There is, of course, nothing inherently wrong in an older man seeking the affections of a younger woman. But in Sir Clive's case, each enterprise seems to be tinged with tragedy.

Perhaps the truth is that he is a bit of a romantic idealist. It's there in his determination to make the world a better place through his inventions, and in his love of Yeats and Housman.

Sir Clive ponders this. The truth is, he says, that he doesn't particularly enjoy falling in love. "It's a bit of a distraction. It's not something that's happened to me an awful lot, thank goodness. I mean, I like having friends, knowing people. But falling in love is a very disturbing process . . . "

When you ask him when he has been at his happiest, he replies immediately. "I loved it when the children were young.
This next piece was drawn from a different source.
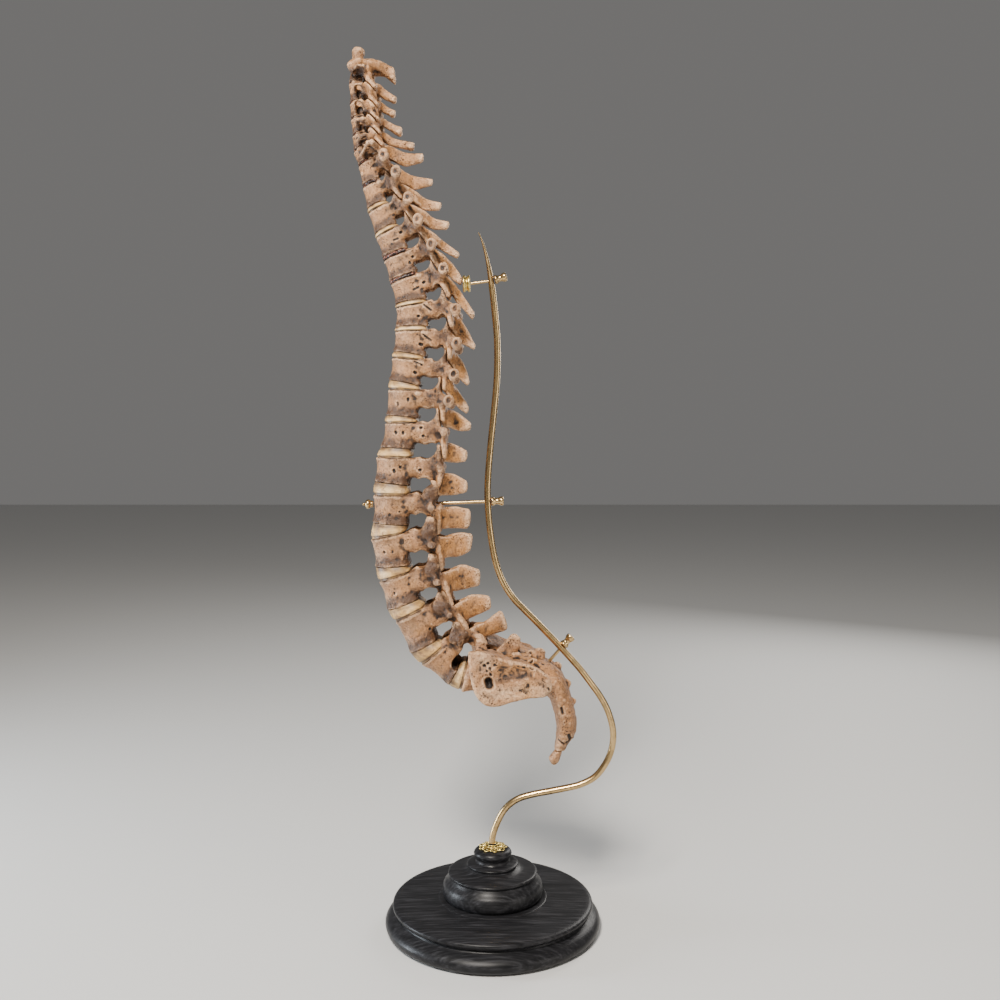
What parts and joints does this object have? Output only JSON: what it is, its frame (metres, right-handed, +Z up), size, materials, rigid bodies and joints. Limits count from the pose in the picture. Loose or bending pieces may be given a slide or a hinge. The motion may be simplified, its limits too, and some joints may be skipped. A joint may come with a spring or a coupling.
{
  "type": "mounted human spine, museum specimen",
  "caption": "Human spine from the second neck bone to the tail bone, each bone and disc its own piece, held by a curved brass rod on a turned black wooden base.",
  "frame": {"origin": "centre of the wooden base's flat underside, on the surface it stands on", "axes": "+Z up, -X towards the front of the body, -Y towards the body's left side, which the picture shows"},
  "size_m": [0.2354, 0.1878, 0.7734],
  "materials": {
    "bone": "aged dry bone, matt with a faint sheen on worn edges",
    "disc": "matt cream composition",
    "brass": "lacquered, slightly dulled",
    "black_wood": "ebonised and polished to a satin"
  },
  "bodies": {
    "root": {"axis_c2": "bone", "cervical_c3": "bone", "cervical_c4": "bone", "cervical_c5": "bone", "cervical_c6": "bone", "cervical_c7": "bone", "coccyx": "bone", "disc_c2_c3": "disc", "disc_c3_c4": "disc", "disc_c4_c5": "disc", "disc_c5_c6": "disc", "disc_c6_c7": "disc", "disc_c7_t1": "disc", "disc_l1_l2": "disc", "disc_l2_l3": "disc", "disc_l3_l4": "disc", "disc_l4_l5": "disc", "disc_l5_s1": "disc", "disc_t10_t11": "disc", "disc_t11_t12": "disc", "disc_t12_l1": "disc", "disc_t1_t2": "disc", "disc_t2_t3": "disc", "disc_t3_t4": "disc", "disc_t4_t5": "disc", "disc_t5_t6": "disc", "disc_t6_t7": "disc", "disc_t7_t8": "disc", "disc_t8_t9": "disc", "disc_t9_t10": "disc", "lumbar_l1": "bone", "lumbar_l2": "bone", "lumbar_l3": "bone", "lumbar_l4": "bone", "lumbar_l5": "bone", "sacrum": "bone", "stand_base": "black_wood", "stand_clamp": "brass", "stand_finial_front": "brass", "stand_finial_lower": "brass", "stand_finial_middle": "brass", "stand_finial_top": "brass", "stand_pin_lower": "brass", "stand_pin_middle": "brass", "stand_pin_top": "brass", "stand_rod": "brass", "stand_rosette": "brass", "thoracic_t1": "bone", "thoracic_t10": "bone", "thoracic_t11": "bone", "thoracic_t12": "bone", "thoracic_t2": "bone", "thoracic_t3": "bone", "thoracic_t4": "bone", "thoracic_t5": "bone", "thoracic_t6": "bone", "thoracic_t7": "bone", "thoracic_t8": "bone", "thoracic_t9": "bone"}
  },
  "joints": []
}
That was a very happy time . . . But I feel very happy now."

None the less, he says that if he is honest, he would quite like to share his life with someone else again.

A psychologist might say he is attracted to impossible situations precisely because he knows that nothing will come of them. "Well quite. They probably would say that, and it may be so. I don't know."

So, come on, Sir Clive; why not find yourself a nice, intelligent woman of 55 and settle down?

"Ha, ha!" He looks slightly nonplussed at the prospect. The Sellotape twiddles nervously between his fingers. "Poor woman. Well, if it happens, it happens. But I'm not about to plan it."